The Obama Administration today released the president’s proposal to set the first ever limits on carbon pollution from power plants. That’s important, because power plants are the biggest cause of global warming in the US, producing 40% of our carbon pollution.
The plan shows that President Obama is serious about pushing the power sector away from coal and toward renewable energy, and that commitment couldn’t come any sooner.
As scientists explained a few weeks ago in the National Climate Assessment (and as shown in many other preceding reports), global warming is already affecting the lives of Americans in every single corner of our country, whether by the current drought in California or Hurricane Sandy in 2012, and things will get dramatically worse if we don’t rapidly switch from coal, oil and gas to renewable energy like wind and solar power.
The new EPA carbon standards aim to cut carbon pollution from existing coal-fired power plants by 30 % by 2030 compared to a baseline of 2005. That’s a good start, though the Administration could and should strengthen those targets considerably. Greenpeace’s Energy Revolution analysis, released in May, demonstrates that from a technical perspective, the US power sector could achieve almost twice the reductions proposed in the rule.
Still, the President is sending a clear signal to the utilities that operate power plants and sell us our electricity that his administration expects them to shift away from coal and toward wind, solar and more efficient energy use.
Utilities now face a choice: they can cling to the past, look backward, and fight the new carbon limits. Or they can move forward and embrace the renewable energy that many of their customers are already demanding.
We are already seeing the front groups that represent utilities – like the American Legislative Exchange Council – playing to script and offering the same old Chicken Little warnings about how clean energy will kill the economy and destroy every last American job. Coal companies and utilities made the same claims when the EPA wanted to limit pollution that causes acid rain, and they were wrong then too.
Clinging to the past means utilities will keep trying to block their customers from going solar and keep failing to invest in their own clean energy. So far, the largest utility in the country, Duke Energy, has done exactly that.
But utilities don’t have to stick with their century-old business model, one that seems to be crumbling with or without new regulations as coal and gas power plants keep getting their lunch eaten by the rooftop solar energy revolution. They could try something new and use the new carbon rules as the last push they need to innovate and move forward.

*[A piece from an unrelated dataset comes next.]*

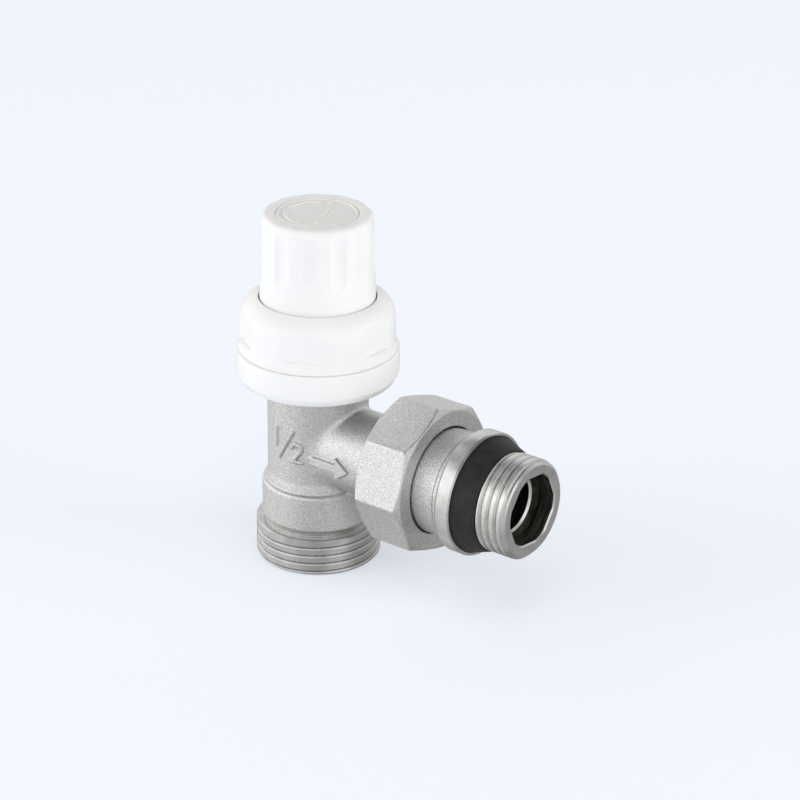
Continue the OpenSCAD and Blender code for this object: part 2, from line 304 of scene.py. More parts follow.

Many of their biggest customers for electricity are already demanding 100% renewable energy, including economic leaders like Apple, Facebook and Google. Utilities will lose those valuable customers if they don’t respond. Utilities could even partner with some of those IT companies to innovate new ways to accelerate the clean energy revolution.
Individual customers are clamoring for clean energy too. They know that it’s cheaper and cleaner, and they’ll get it from elsewhere if power companies can’t provide it. Utilities could stop blocking customers from going solar, instead embracing the rooftop revolution and figure out how to profit from it.
Greenpeace has shown that a 100% renewable energy future is not only possible in the US, but also better for our economy, in our “Energy [R]evolution – A Sustainable USA Energy Outlook,” released in May.
More importantly, a clean energy economy will help us prevent the worst impacts of global warming. President Obama’s new rules can help put us on that pathway. The ball is now in the court of the power companies. Will they kick, scream, and sue as their business models fall apart and our climate gets more and more dangerous? Or will they adapt and embrace the future like smart businesses do? Time will tell.